Deeptech metrics & diligence

NISQ

Noisy Intermediate-Scale Quantum: today's era of mid-size, error-prone machines without full error correction, the commercial context for most claims.

NISQ, introduced by John Preskill in 2018, stands for Noisy Intermediate-Scale Quantum: in his original framing, machines with roughly fifty to a few hundred physical qubits, a label now stretched to larger devices, too noisy and too few error-corrected to support full quantum error correction. It names the current era of quantum hardware, the gap between today’s devices and the fault-tolerant machines that error correction will eventually enable. NISQ devices can run shallow circuits before noise overwhelms the signal, which bounds what they can usefully do.

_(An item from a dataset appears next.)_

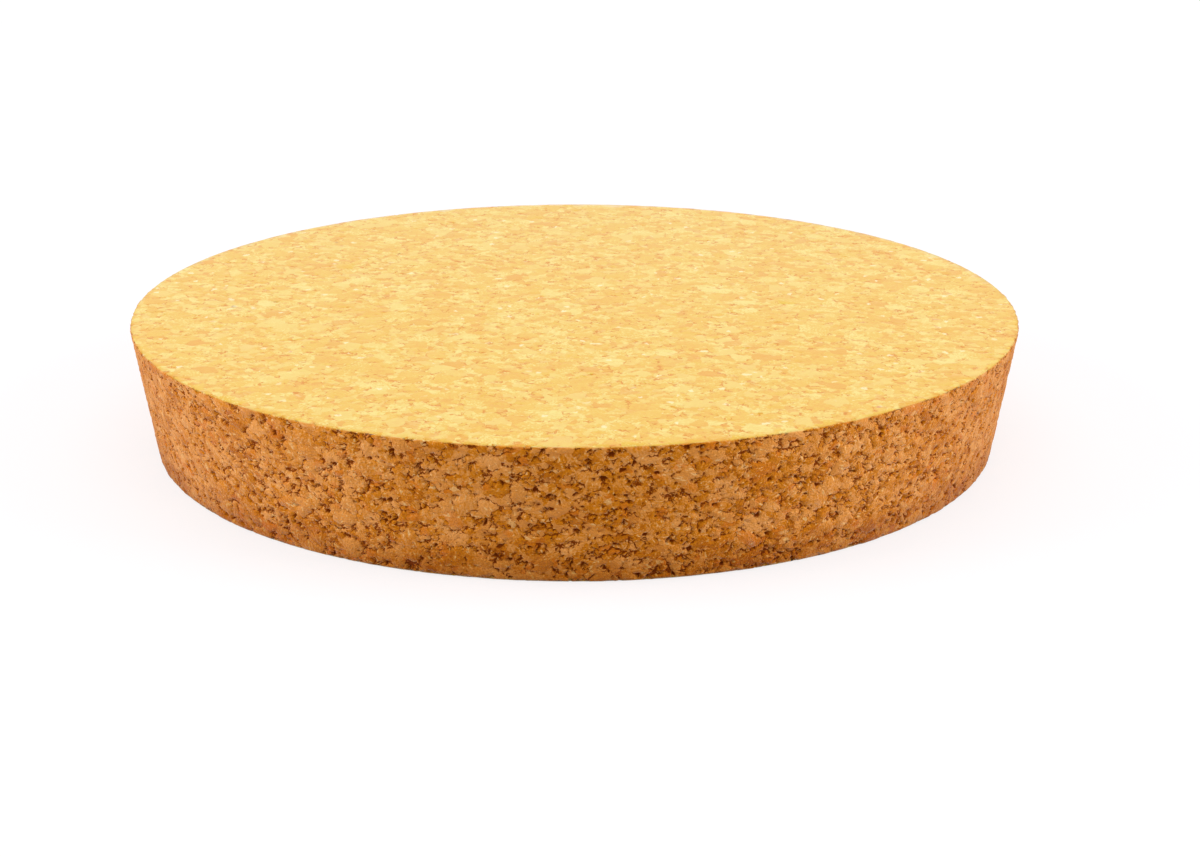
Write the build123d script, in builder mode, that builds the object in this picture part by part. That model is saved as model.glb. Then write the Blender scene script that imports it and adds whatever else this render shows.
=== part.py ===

The commercial significance is that NISQ sets the near-term ceiling. Whether any economically valuable computation can run on noisy, pre-fault-tolerant hardware is an open and contested question; some applications (certain optimization, simulation and machine-learning heuristics) are explored on NISQ devices, but durable, defensible advantage in the NISQ era has been hard to prove. A company’s exposure to this debate depends entirely on its thesis.

For an investor, the decisive question is which era the business plan lives in. A model that claims value from NISQ-era machines is betting that useful work is possible now, a near-term, testable, but contested claim. A model that only works once fault-tolerant, error-corrected machines exist is betting on a later, more capital-intensive horizon, and should be priced and paced as such. Many pitches quietly assume fault tolerance while showing NISQ hardware, or claim NISQ-era value without a defensible application. Pinning down which era the revenue depends on, and when that era arrives, is how the timeline and the required capital get honestly sized.

Why it matters for a quantum founder

NISQ is the honest label for the hardware most companies actually have, and whether a business model fits the NISQ era or assumes fault tolerance is a first-order diligence question. A plan that needs error-corrected machines to generate value is making a longer, more capital-hungry bet than one with a credible NISQ-era use case. Founders who blur which era their revenue lives in are blurring the single fact that sets the timeline and the burn.